Excerpt from a letter by Lt. James Simmen, 5th Battalion, 60th Infantry (Mechanized), in Vietnam, to his brother Vern, a parish priest:

You’d be surprised how similar killing is to hunting. I know I’m after souls, but I get all excited when I see a VC, just like when I see a deer. I go ape firing at him. It isn’t that I’m so crazy. I think a man who freezes killing a man would freeze killing a deer. I’m not perverted, crazy, or anything else. Civilians think such thinking is crazy, but it’s no big deal. He runs, you fire. You hunt so I think you’d feel the same way. It isn’t all that horrifying.

When you see a man laughing about it, remember he talks the same about killing a deer. Of course, revenge has a part in wanting him just like you want a deer for a trophy and meat. I know I’m not nuts. If I killed a man in the U.S., everyone would stare. Last night I killed and everyone has been patting me on the back, including the battalion commander. What do you think?

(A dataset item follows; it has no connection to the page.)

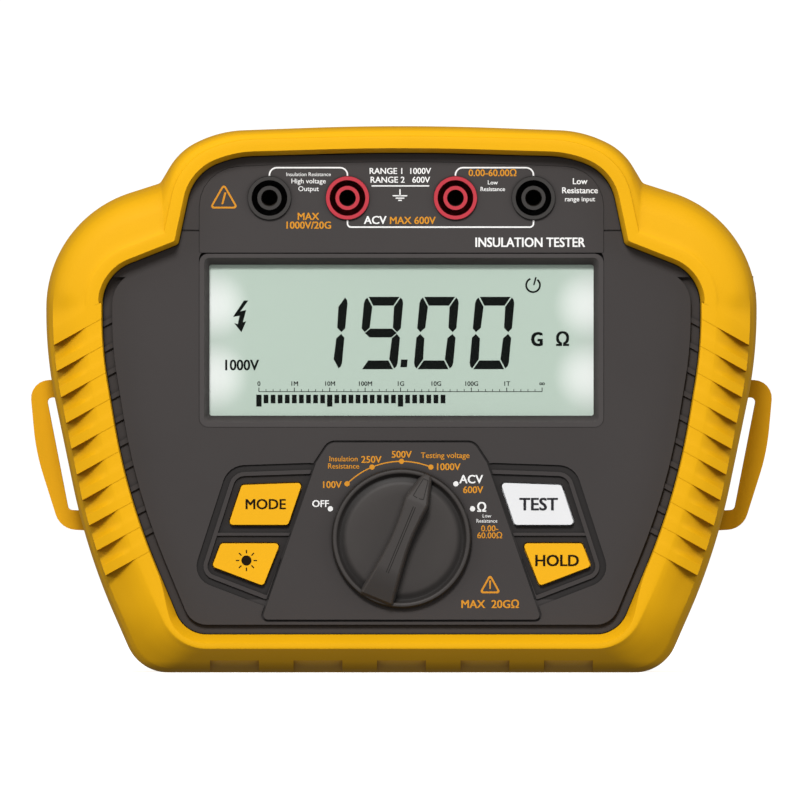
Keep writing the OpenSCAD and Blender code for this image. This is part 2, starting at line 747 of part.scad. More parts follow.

That’s from Bernard Edelman’s Dear America: Letters Home From Vietnam (2002). In The Fate of a Nation (1975), Hugh Rankin quotes Pvt. Joseph Plumb Martin describing an experience at the Battle of Monmouth, June 28, 1778:

When within about five rods of the rear of the retreating foe, I could distinguish everything about them, they were retreating in line, though in some disorder; I singled out a man and took my aim directly between his shoulders (they were divested of their packs,) he was a good mark, being a broad shouldered fellow; what became of him I know not, the fire and smoke hid him from my sight; one thing I know, that is, I took as deliberate aim at him as ever I did in my life. But after all, I hope I did not kill him, although I intended to at the time.

A few months after his Vietnam experience, Simmen wrote, “[I] feel kind of ashamed of the way I’ve thought and acted over here. I realize that I’ve actually enjoyed some of the things I’ve done which would be repulsive to a healthy mind. … When one starts to enjoy the sickness of war, he is sick.”

A Place for Everything

Letter to the Times, Jan. 3, 2002:

Sir, A friend had four trays labelled ‘In’, ‘Out’, ‘Pending’ and ‘Too Difficult’. The last was to store items which solved themselves if left long enough. They either became out of date and could be ignored, or were dealt with by some smart aleck trying to prove how clever he was.

I’ve tried it. It works.

Yours sincerely,

Edwin Entecott
Nuneaton, Warwickshire

Ethic

Joining an Inuit hunting party in Greenland in 1910, Danish explorer Peter Freuchen was pleased to receive several hundred pounds of meat because he’d thrust a harpoon into a walrus. When he thanked the primary hunter, the man looked at him and said nothing. Back at camp he told Freuchen:

Up in our country we are human! And since we are human we help each other. We don’t like to hear anybody say thanks for that. If I get something today you may get it tomorrow. Some men never kill anything because they are seldom lucky or they may not be able to run or row as fast as others. Therefore they would feel unhappy to have to be thankful to their fellows all the time. And it would not be fun for the big hunter to feel that other men were constantly humbled by him. Then his pleasure would die. Up here we say that by gifts one makes slaves, and by whips one makes dogs.

Freuchen wrote, “I have come to understand the truth of his words. The polar Eskimos were a free people when we met them.”